Limited-edition shoe created by Nike

The Nike MAG is a shoe created by Nike Inc. It is a replica of a self-tying shoe featured in the film Back to the Future Part II. The Nike Mag was originally released for sale in 2011 and again in 2016. Both launches were in limited quantities. The 2011 release was limited to 1,510 pairs, while the 2016 release was limited to 89 pairs.

Nike has stated Mag is not meant for heavy activity and should not be worn for recreational purposes. They were produced mostly for display.

==Background==
Back to the Future, the first in a trilogy of films, was a box office success. In 1989, Nike Inc. designer Tinker Hatfield was asked to create a shoe for the second installment of the series, which was partly set in the then-futuristic year of 2015. The shoe had features that included light-up panels and self-fastening laces.

==Redesign==
Over 15 years later, an online petition that asked for the return of the shoes caught the attention of Tinker Hatfield. He and footwear innovator Tiffany Beers (designer of the Nike Kyrie sneaker line) worked on the redesign for approximately six years and had to restart about three times. After thousands of hours of work, the shoes were a replica of the 1989 Nike MAG worn by Marty McFly. The shoes feature an electroluminescent outsole, space-age materials, and a rechargeable internal battery good for 3,000 hours. They are the first rechargeable pair of footwear made by Nike. Power laces, a prominent feature of the shoe in the film, are not present. However, Nike released a statement stating that they "took inspiration from the film" to make the shoe.

==2011 release==
A limited quantity of 1,500 pairs was auctioned on eBay on September 8, 2011, and all proceeds were being dedicated to The Michael J. Fox Foundation for Parkinson's disease research. Online sales of the shoe ranged between US$10,600 and US$15,900 (latest Stock X sales from 2021). Ten additional pairs, packaged in presentation boxes, were sold exclusively by Nike at live auctions around the world, for a total of 1,510 pairs.

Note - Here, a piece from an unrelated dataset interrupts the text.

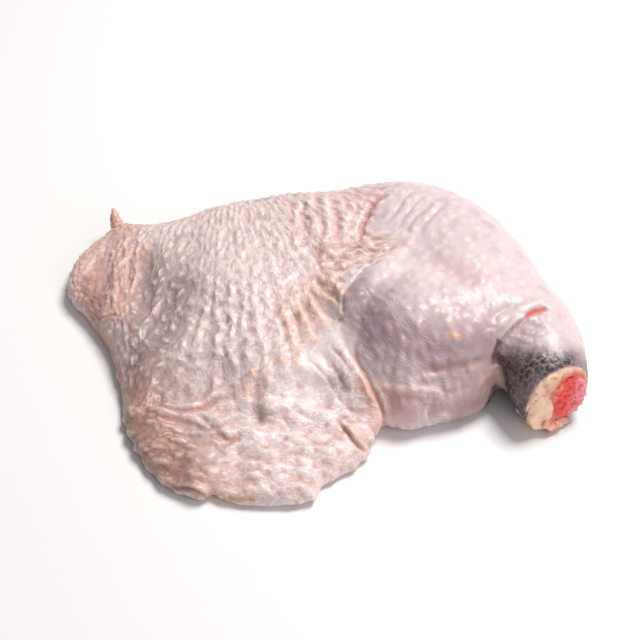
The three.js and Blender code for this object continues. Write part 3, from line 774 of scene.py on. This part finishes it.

A total of US$4.7 million was raised from the online auctions. Sergey Brin, co-founder of Google, and his wife Anne Wojcicki agreed to match all donations of the Michael J. Fox Foundation, up to US$5 million up to the end of 2011. This brought the total proceeds from the online auctions to US$9.4 million.

==2016 release==

While Tinker Hatfield was working with Nike, according to his research, basketball athletes were hurting their feet by lacing their shoes too tight in their games on and off the court. He wondered if there was a way to eliminate that, make a shoe that would lace automatically to adjust to your foot specifically. That is when he started working on a self-lacing technology that was later on named, E.A.R.L. (Electro Adaptive Reactive Lacing). When the technology was developed, they were originally going to release it first on a basketball shoe. However, Tinker Hatfield ended up putting it in the Nike Mag to fulfill the public's wish. Then on October 21, 2015, which is the same date Marty McFly visited the future in Back to the Future Part II, Nike unveiled a self-lacing version of the Nike Mag which was scheduled to go on sale March 20, 2016. The release was delayed to October 4, 2016. Michael J. Fox was the first to get Nike shoes in October 2015.
On October 4, 2016, Nike opened a raffle for the Nike Mag through the RallyUp fundraising platform, where anyone could purchase a ticket for $10 (unlimited entries), but the raffle was limited to 89 pairs. All proceeds would be donated to Parkinson's research. Nike raised an additional $6.75 million for the Michael J. Fox Foundation for Parkinson's Research.